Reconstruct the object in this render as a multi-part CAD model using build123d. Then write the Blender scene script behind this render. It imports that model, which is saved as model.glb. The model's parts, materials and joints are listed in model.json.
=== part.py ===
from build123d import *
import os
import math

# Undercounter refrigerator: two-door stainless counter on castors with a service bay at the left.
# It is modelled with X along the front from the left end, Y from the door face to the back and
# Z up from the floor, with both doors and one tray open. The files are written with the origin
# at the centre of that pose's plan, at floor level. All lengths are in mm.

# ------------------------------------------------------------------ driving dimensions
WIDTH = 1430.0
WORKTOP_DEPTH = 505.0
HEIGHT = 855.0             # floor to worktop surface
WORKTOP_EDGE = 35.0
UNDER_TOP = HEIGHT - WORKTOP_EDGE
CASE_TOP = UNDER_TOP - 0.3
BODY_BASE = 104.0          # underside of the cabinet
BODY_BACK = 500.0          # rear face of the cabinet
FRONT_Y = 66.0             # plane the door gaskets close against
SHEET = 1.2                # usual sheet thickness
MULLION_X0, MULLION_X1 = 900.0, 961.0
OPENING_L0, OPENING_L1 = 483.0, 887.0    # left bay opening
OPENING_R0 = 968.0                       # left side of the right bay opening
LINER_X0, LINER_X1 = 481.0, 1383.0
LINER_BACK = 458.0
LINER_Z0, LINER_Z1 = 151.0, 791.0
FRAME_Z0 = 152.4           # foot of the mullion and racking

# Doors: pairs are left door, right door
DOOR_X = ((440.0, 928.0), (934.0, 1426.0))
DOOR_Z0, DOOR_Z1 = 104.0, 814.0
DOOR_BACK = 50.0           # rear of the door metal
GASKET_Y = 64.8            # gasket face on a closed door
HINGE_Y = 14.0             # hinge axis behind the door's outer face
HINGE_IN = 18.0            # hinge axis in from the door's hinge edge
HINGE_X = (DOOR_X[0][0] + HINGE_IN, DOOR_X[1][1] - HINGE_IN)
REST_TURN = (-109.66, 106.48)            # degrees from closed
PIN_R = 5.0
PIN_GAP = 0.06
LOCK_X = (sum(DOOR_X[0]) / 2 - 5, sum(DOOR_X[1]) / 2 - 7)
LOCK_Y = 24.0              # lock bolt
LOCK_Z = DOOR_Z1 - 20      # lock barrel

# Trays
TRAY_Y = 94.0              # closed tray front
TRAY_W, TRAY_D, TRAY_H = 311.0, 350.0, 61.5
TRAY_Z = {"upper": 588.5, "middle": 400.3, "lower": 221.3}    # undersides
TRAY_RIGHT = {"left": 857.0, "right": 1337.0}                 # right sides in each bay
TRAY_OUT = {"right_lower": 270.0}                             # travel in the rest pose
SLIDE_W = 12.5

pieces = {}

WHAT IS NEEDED
Restate the data above word for word.

RIGHT ANSWER
Reconstruct the object in this render as a multi-part CAD model using build123d. Then write the Blender scene script behind this render. It imports that model, which is saved as model.glb. The model's parts, materials and joints are listed in model.json.
=== part.py ===
from build123d import *
import os
import math

# Undercounter refrigerator: two-door stainless counter on castors with a service bay at the left.
# It is modelled with X along the front from the left end, Y from the door face to the back and
# Z up from the floor, with both doors and one tray open. The files are written with the origin
# at the centre of that pose's plan, at floor level. All lengths are in mm.

# ------------------------------------------------------------------ driving dimensions
WIDTH = 1430.0
WORKTOP_DEPTH = 505.0
HEIGHT = 855.0             # floor to worktop surface
WORKTOP_EDGE = 35.0
UNDER_TOP = HEIGHT - WORKTOP_EDGE
CASE_TOP = UNDER_TOP - 0.3
BODY_BASE = 104.0          # underside of the cabinet
BODY_BACK = 500.0          # rear face of the cabinet
FRONT_Y = 66.0             # plane the door gaskets close against
SHEET = 1.2                # usual sheet thickness
MULLION_X0, MULLION_X1 = 900.0, 961.0
OPENING_L0, OPENING_L1 = 483.0, 887.0    # left bay opening
OPENING_R0 = 968.0                       # left side of the right bay opening
LINER_X0, LINER_X1 = 481.0, 1383.0
LINER_BACK = 458.0
LINER_Z0, LINER_Z1 = 151.0, 791.0
FRAME_Z0 = 152.4           # foot of the mullion and racking

# Doors: pairs are left door, right door
DOOR_X = ((440.0, 928.0), (934.0, 1426.0))
DOOR_Z0, DOOR_Z1 = 104.0, 814.0
DOOR_BACK = 50.0           # rear of the door metal
GASKET_Y = 64.8            # gasket face on a closed door
HINGE_Y = 14.0             # hinge axis behind the door's outer face
HINGE_IN = 18.0            # hinge axis in from the door's hinge edge
HINGE_X = (DOOR_X[0][0] + HINGE_IN, DOOR_X[1][1] - HINGE_IN)
REST_TURN = (-109.66, 106.48)            # degrees from closed
PIN_R = 5.0
PIN_GAP = 0.06
LOCK_X = (sum(DOOR_X[0]) / 2 - 5, sum(DOOR_X[1]) / 2 - 7)
LOCK_Y = 24.0              # lock bolt
LOCK_Z = DOOR_Z1 - 20      # lock barrel

# Trays
TRAY_Y = 94.0              # closed tray front
TRAY_W, TRAY_D, TRAY_H = 311.0, 350.0, 61.5
TRAY_Z = {"upper": 588.5, "middle": 400.3, "lower": 221.3}    # undersides
TRAY_RIGHT = {"left": 857.0, "right": 1337.0}                 # right sides in each bay
TRAY_OUT = {"right_lower": 270.0}                             # travel in the rest pose
SLIDE_W = 12.5

pieces = {}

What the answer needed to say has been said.